Velo3D restructuring expected to lead to profitability in 2024

Companies & MarketsNews
November 9, 2023

November 9, 2023

Velo3D, Campbell, California, USA, has released its financial results for third fiscal quarter ending September 30, 2023. Revenue for the third quarter was $24.1 million, whilst net loss was $17.1 million. The company ended the quarter with a solid balance sheet with $72 million in cash and investments. Free cash flow for the quarter was ahead of the company’s forecasts and the company expects sequential improvement in cash flow through the first half of 2024.
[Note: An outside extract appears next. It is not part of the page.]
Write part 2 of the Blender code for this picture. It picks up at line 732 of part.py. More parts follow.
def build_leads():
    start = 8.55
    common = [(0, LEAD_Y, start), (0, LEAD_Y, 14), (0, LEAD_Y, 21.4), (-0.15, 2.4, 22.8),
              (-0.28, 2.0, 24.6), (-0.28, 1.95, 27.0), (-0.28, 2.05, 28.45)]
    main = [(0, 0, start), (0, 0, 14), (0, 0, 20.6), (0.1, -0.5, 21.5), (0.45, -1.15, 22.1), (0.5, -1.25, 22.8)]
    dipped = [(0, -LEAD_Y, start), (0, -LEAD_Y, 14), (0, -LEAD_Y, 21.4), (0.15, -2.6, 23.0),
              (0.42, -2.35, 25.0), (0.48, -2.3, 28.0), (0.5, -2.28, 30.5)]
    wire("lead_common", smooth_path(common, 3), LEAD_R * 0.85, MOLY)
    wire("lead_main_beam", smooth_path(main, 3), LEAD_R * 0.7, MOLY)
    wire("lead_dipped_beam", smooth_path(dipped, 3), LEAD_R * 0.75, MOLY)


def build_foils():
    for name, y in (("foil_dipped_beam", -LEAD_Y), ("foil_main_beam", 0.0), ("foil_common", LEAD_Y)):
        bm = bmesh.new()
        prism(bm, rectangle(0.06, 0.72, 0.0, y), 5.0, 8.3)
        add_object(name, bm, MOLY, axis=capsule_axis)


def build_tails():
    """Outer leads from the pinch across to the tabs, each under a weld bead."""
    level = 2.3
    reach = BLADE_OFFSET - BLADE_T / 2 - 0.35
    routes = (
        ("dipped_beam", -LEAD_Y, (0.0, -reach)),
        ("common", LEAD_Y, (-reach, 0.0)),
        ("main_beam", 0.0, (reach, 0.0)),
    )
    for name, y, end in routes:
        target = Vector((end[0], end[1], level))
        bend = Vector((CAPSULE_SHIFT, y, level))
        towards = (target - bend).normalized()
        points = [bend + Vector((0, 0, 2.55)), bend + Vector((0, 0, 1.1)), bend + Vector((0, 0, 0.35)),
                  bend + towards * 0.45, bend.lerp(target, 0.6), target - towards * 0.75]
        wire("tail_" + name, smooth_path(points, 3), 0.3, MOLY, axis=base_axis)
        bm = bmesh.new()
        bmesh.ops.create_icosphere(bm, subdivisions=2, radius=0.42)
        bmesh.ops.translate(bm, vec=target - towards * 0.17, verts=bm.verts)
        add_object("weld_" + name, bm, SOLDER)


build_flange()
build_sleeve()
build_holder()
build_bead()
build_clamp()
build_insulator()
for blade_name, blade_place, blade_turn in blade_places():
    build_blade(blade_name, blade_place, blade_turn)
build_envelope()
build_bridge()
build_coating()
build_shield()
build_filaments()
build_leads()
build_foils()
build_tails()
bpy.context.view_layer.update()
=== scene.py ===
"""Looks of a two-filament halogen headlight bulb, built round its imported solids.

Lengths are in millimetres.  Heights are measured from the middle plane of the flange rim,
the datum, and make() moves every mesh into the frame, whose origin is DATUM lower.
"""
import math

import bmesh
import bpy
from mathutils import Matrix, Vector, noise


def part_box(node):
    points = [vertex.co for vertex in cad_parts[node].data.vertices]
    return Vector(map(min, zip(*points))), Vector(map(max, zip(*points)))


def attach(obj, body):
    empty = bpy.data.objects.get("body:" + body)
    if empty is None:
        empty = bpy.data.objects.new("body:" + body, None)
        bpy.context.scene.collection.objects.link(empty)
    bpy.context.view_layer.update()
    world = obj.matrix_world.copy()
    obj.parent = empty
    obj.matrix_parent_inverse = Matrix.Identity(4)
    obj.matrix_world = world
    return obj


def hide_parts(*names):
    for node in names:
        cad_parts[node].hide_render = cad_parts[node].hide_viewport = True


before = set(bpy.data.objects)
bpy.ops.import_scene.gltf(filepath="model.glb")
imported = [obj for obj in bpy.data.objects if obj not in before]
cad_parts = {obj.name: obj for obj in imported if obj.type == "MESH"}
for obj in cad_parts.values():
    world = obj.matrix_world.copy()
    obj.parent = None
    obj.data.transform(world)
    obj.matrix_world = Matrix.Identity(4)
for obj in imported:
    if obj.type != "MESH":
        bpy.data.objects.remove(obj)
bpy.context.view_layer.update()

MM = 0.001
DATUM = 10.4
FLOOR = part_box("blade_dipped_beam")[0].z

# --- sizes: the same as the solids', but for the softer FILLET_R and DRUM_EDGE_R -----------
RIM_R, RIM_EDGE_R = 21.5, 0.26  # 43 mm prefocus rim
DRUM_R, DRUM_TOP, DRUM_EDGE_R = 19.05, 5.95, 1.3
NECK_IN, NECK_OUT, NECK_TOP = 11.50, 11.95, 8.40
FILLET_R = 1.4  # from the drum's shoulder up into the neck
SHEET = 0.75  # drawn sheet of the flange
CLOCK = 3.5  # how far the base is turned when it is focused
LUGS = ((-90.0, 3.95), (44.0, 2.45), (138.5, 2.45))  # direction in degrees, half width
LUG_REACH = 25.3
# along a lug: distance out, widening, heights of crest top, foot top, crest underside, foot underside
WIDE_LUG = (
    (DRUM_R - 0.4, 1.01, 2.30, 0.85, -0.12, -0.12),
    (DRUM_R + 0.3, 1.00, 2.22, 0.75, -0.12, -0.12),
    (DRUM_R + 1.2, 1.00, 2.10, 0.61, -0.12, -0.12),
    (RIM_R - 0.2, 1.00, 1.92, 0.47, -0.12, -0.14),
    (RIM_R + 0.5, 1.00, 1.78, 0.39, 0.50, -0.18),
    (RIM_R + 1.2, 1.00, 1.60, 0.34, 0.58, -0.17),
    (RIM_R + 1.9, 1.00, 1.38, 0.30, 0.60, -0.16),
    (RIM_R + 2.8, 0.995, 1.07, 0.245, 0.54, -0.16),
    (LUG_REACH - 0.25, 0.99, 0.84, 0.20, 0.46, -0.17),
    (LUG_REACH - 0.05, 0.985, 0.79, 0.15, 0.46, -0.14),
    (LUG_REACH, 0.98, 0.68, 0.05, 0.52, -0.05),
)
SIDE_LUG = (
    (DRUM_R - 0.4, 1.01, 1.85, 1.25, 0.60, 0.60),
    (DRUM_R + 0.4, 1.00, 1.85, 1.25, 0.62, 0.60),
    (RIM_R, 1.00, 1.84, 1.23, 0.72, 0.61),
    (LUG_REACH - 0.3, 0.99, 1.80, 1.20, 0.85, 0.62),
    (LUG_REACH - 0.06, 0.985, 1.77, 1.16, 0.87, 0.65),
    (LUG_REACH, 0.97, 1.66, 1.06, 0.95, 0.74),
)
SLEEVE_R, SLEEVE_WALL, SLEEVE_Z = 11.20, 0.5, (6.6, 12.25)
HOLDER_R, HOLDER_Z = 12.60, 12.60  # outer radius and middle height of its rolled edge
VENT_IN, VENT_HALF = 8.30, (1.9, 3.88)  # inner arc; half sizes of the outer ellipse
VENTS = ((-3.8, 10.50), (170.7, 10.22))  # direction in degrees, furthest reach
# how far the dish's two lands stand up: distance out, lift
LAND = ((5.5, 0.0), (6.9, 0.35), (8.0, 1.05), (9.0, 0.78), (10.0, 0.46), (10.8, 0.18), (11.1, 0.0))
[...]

“Our third quarter results reflect solid execution as we posted year over year revenue growth of 26%, significantly improved our free cash flow on a sequential basis and prudently managed our operational expenses,” said Benny Buller, CEO of Velo3D. “However, while we are proud of our significant success over the last two years resulting from the increasing acceptance of our Sapphire technology, we now believe our industry leading growth has come at the expense of cash flow, profitability and our commitment to the highest level of customer service.

“As a result, in October 2023, we made the strategic decision to realign our operations to pivot from emphasising top line growth to optimising free cash flow, maximising customer success, reducing expenditures, and improving our operational efficiency. We firmly believe that this strategy will ensure the company will have the liquidity it needs to achieve its profitability goal in 2024,” he continued.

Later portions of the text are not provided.